Daniel O’Leary, a Roman Catholic priest in the Diocese of Leeds in England, wrote in the periodical The Tablet, “The philosopher Soren Kierkegaard wrote, ‘To be a saint is to will one thing.’ People rarely do. The world is too much with us. Even the most steadfast stalwarts get distracted. To persevere in the quest of an inner passion, to take on and transcend the competition of a shadowed nature, to keep an eye on the horizons of the spirit, requires a divine hunger, an infinite appetite for God, an incessant yearning for what is always just beyond our reach.”
The Canaanite woman in today’s Gospel had that kind of will of which Kierkegaard and O’Leary speak. The woman, being a Canaanite, represented everything that was godless to the Jews. Jesus and his disciples had left Israel for a time of rest and renewal. They needed to get away from it all, and the disciples urged Jesus to dismiss the woman.
Everything we know of Jesus would suggest that he would never turn away someone who was truly in need. But for reasons he only knows, he did dismiss her. He tells her that his mission is only to the lost sheep of Israel. He even speaks harshly to her, saying that helping her was akin to giving children’s bread to the dogs. The woman even accepts being in that category, yet she persists by saying, “Yes, Lord, yet even the dogs eat the crumbs that fall from their master’s table.”
The story ends by Jesus praising the woman for her great faith, and telling his disciples that in all of Israel, the place where God had called him to minister, he had not found such great faith. He healed the woman’s daughter as the result of her mother’s faith.
We shouldn’t get too hung up on why Jesus would originally respond the way he did to the woman. Perhaps it was to test her faith as a sign to the disciples, or perhaps he was joking with her. We simply are not given that information. What we are given is that the woman’s faith in Jesus was great and single-minded, and that as a result he healed her daughter.
I believe that the single-mindedness of the Canaanite woman is the place where the Gospel most closely touches us as Christians in the United States in the 21st century. Like Canaan, our culture has much that is non-Christian in it, even though there are many in our country who profess Christ as Lord. True, we want everything that God will give to us, but all too often we are not willing to submit ourselves to his will. We know we are to turn the other cheek when someone hurts us, yet we still harbor grudges and seek revenge. We know we are not to tear down the reputations of others, yet we see our gossiping not as sinful but as a bit of harmless talk. We know the scriptural norms concerning our sexuality, and yet we follow the culture in believing that we have grown beyond those pre-modern injunctions. We know we are to support the work of the Church, yet we are more likely to cut our giving to God before we give up our Latte at Starbuck’s or our membership at the club.

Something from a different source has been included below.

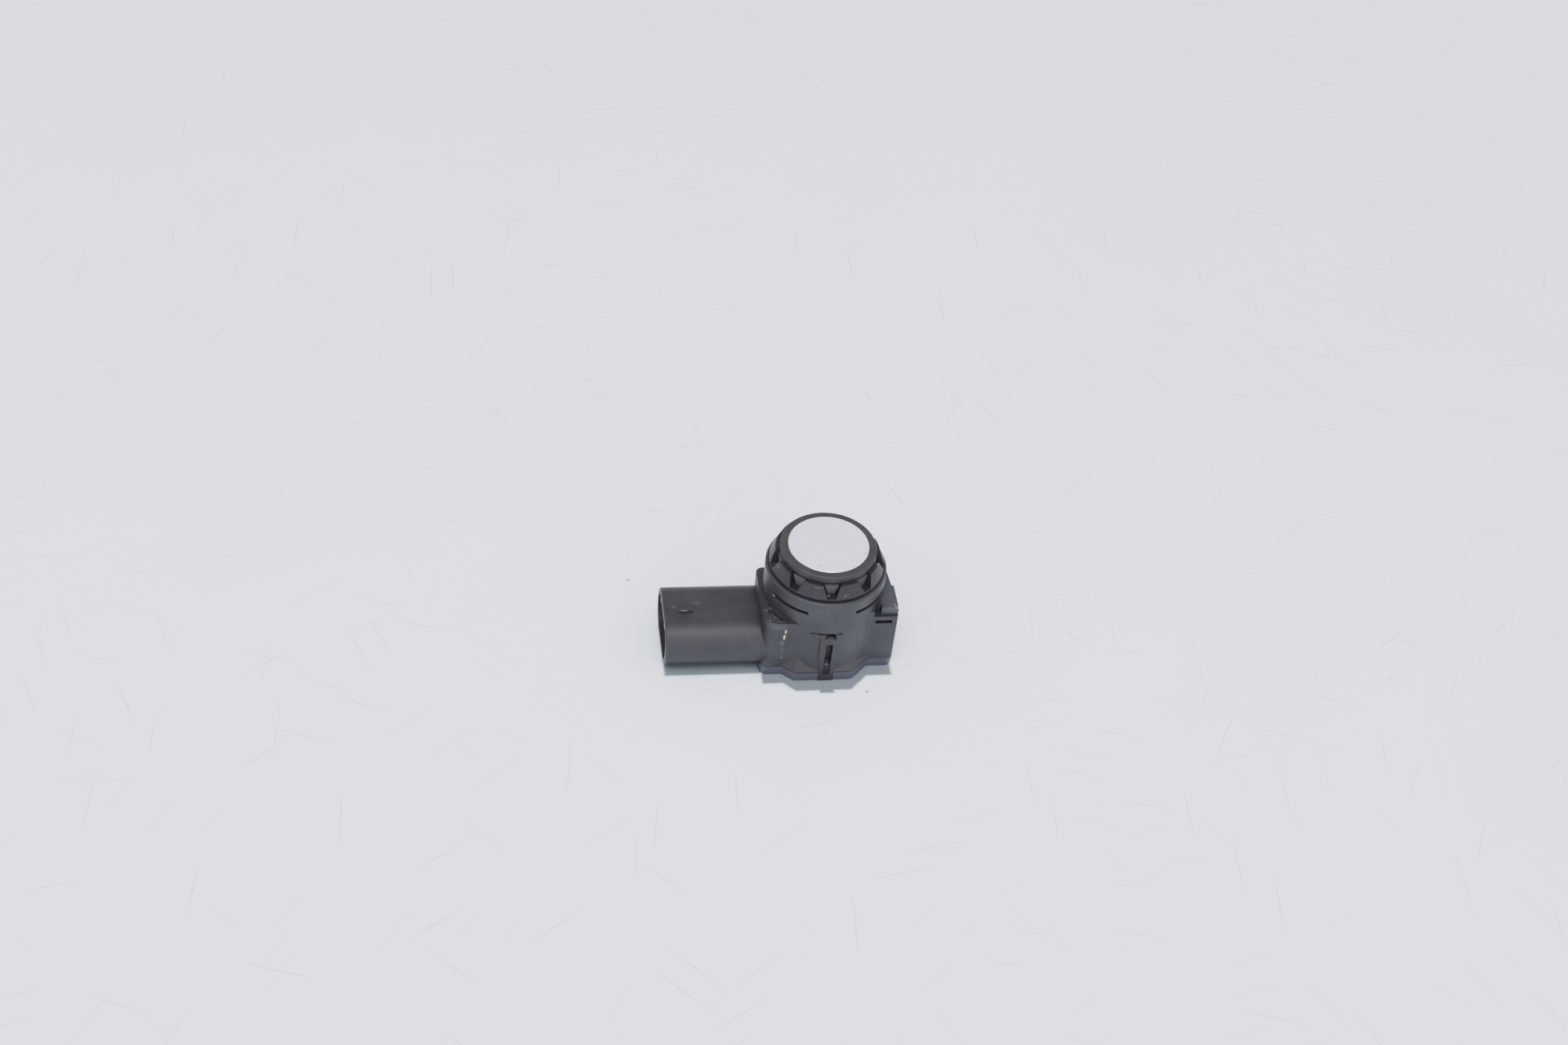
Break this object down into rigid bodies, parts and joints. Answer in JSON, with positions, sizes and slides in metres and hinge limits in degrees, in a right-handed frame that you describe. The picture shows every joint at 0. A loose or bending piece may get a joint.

We live like that, and then we wonder why God isn’t more active in our lives. We cut off his arms and his legs in our lives, speaking metaphorically, and then we wonder why he isn’t doing Olympic style works. One follows the other.
Our Lord died on the cross for our sins. But the meaning of the cross doesn’t end there, as the Collect for today beautifully states. The cross is also the example of how we are to live our lives.
Do you want God to be more active in your daily life? You must sacrifice your time in order to pray.
Do you want God to be more active regarding the concrete aspects of your life? You must sacrifice the first fruits of your income to God.
Do you want peace regarding your lifestyle? You must sacrifice your desires to conform them to God’s will.
The extent to which God is able to penetrate our lives is determined by our willingness to let him in. He wants us all to be as successful in things of the spirit as Michael Phelps is in swimming in the Olympics. Are you and I willing to make the sacrifices that are necessary to accomplish that?
Let us pray. Almighty God, you have given your only Son to be for us a sacrifice for sin, and also an example of godly life: Give us grace to receive thankfully the fruits of his redeeming work, and to follow daily in the blessed steps of his most holy life; through Jesus Christ your Son our Lord, who is alive and reigns with you and the Holy Spirit, one God, now and for ever. Amen.